Coaching supports outstanding teaching

Burton and South Derbyshire College have been exploring how to make the observation process more effective.  

In order to achieve this, Burton and South Derbyshire College have been investigating the impact of coaching and mentoring as a staff development model. In partnership with four other colleges and a regional training provider network in the UK, the college conducted a series of case studies to find out how coaching and mentoring could support staff who are not meeting college expectations, as well as outstanding teachers, and staff working to train as coaches to improve their teaching. 

The college found that new developmental process and the support offered through coaching and mentoring positively impacts staff performance and staff’s happiness with their role. 
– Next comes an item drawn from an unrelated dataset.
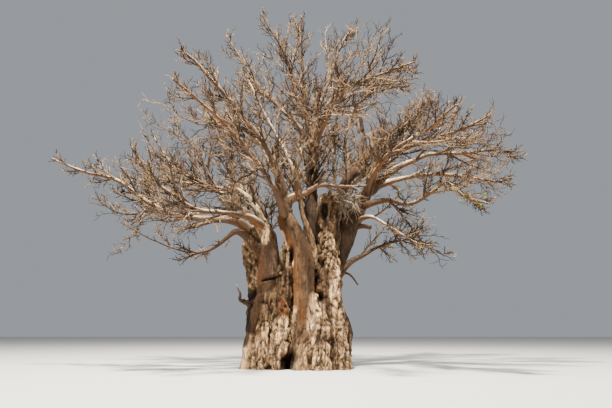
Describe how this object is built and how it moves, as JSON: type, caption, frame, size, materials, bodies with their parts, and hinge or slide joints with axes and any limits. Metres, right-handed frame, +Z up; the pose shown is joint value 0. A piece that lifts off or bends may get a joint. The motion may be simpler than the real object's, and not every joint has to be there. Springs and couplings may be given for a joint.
{
  "type": "baobab tree",
  "caption": "Old bare-crowned baobab tree: a massive fluted trunk that splits into thick stems, long tapering boughs and fine leafless twigs.",
  "frame": {"origin": "middle of the flat cut under the trunk, at ground level", "axes": "+Z up the trunk, -Y towards the camera of the picture, +X to that camera's right"},
  "size_m": [22.7501, 16.4876, 17.5471],
  "materials": {
    "trunk_bark": "rough",
    "bough_bark": "rough",
    "twigs": "rough",
    "dead_sticks": "rough"
  },
  "bodies": {
    "root": {"bough_back_left": "bough_bark", "bough_back_middle": "bough_bark", "bough_back_right": "bough_bark", "bough_front_left": "bough_bark", "bough_front_middle": "bough_bark", "bough_front_right": "bough_bark", "bough_high_left": "bough_bark", "bough_high_left_inner": "bough_bark", "bough_high_right_back": "bough_bark", "bough_high_right_front": "bough_bark", "bough_left_back": "bough_bark", "bough_left_back_high": "bough_bark", "bough_left_far": "bough_bark", "bough_left_front": "bough_bark", "bough_left_low": "bough_bark", "bough_left_mid": "bough_bark", "bough_right_back": "bough_bark", "bough_right_back_low": "bough_bark", "bough_right_back_rising": "bough_bark", "bough_right_far": "bough_bark", "bough_right_front": "bough_bark", "bough_right_front_low": "bough_bark", "bough_right_rising": "bough_bark", "bough_top_far_left": "bough_bark", "bough_top_left": "bough_bark", "bough_top_middle": "bough_bark", "bough_top_right": "bough_bark", "stem_back_right": "trunk_bark", "stem_middle": "trunk_bark", "stem_right": "trunk_bark", "tangle_left": "dead_sticks", "tangle_right": "dead_sticks", "trunk": "trunk_bark", "twigs_back_left": "twigs", "twigs_back_middle": "twigs", "twigs_back_right": "twigs", "twigs_front_left": "twigs", "twigs_front_middle": "twigs", "twigs_front_right": "twigs", "twigs_high_left": "twigs", "twigs_high_left_inner": "twigs", "twigs_high_right_back": "twigs", "twigs_high_right_front": "twigs", "twigs_left_back": "twigs", "twigs_left_back_high": "twigs", "twigs_left_far": "twigs", "twigs_left_front": "twigs", "twigs_left_low": "twigs", "twigs_left_mid": "twigs", "twigs_right_back": "twigs", "twigs_right_back_low": "twigs", "twigs_right_back_rising": "twigs", "twigs_right_far": "twigs", "twigs_right_front": "twigs", "twigs_right_front_low": "twigs", "twigs_right_rising": "twigs", "twigs_top_far_left": "twigs", "twigs_top_left": "twigs", "twigs_top_middle": "twigs", "twigs_top_right": "twigs"}
  },
  "joints": []
}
A tutor for the Foundation Degree in Dance became passionate about coaching and elected to engage in a five week programme. The tutor received two intensive coaching sessions together with periods of reflection and research. The process encouraged the tutor to feel responsible for the quality of their teaching and for their personal development: ‘The changes came from me. This was an epiphany! I was not given a list of ‘must-do’ tasks to meet a college target. Instead I felt empowered to invest some time in me!

However, unlike Chichester College, who found it worked well for observers to provide feedback and coaching after their observations, teachers at Burton and South Derbyshire College felt that there was a conflict between these roles. They discovered that the observer can struggle with this process, finding it difficult to disassociate with an old cultural process and then embark on a new developmental one. One teacher said: ‘I think the change from observer to feedback would have been OK, and the change from feedback to coach would have been OK, but observer to coach is odd to experience.’ 

Would you find it easy to move from the role of observer to coach? Are these roles part of the same process or should they be distinct? Let us know what you think by contacting us at skills@britishcouncil.org.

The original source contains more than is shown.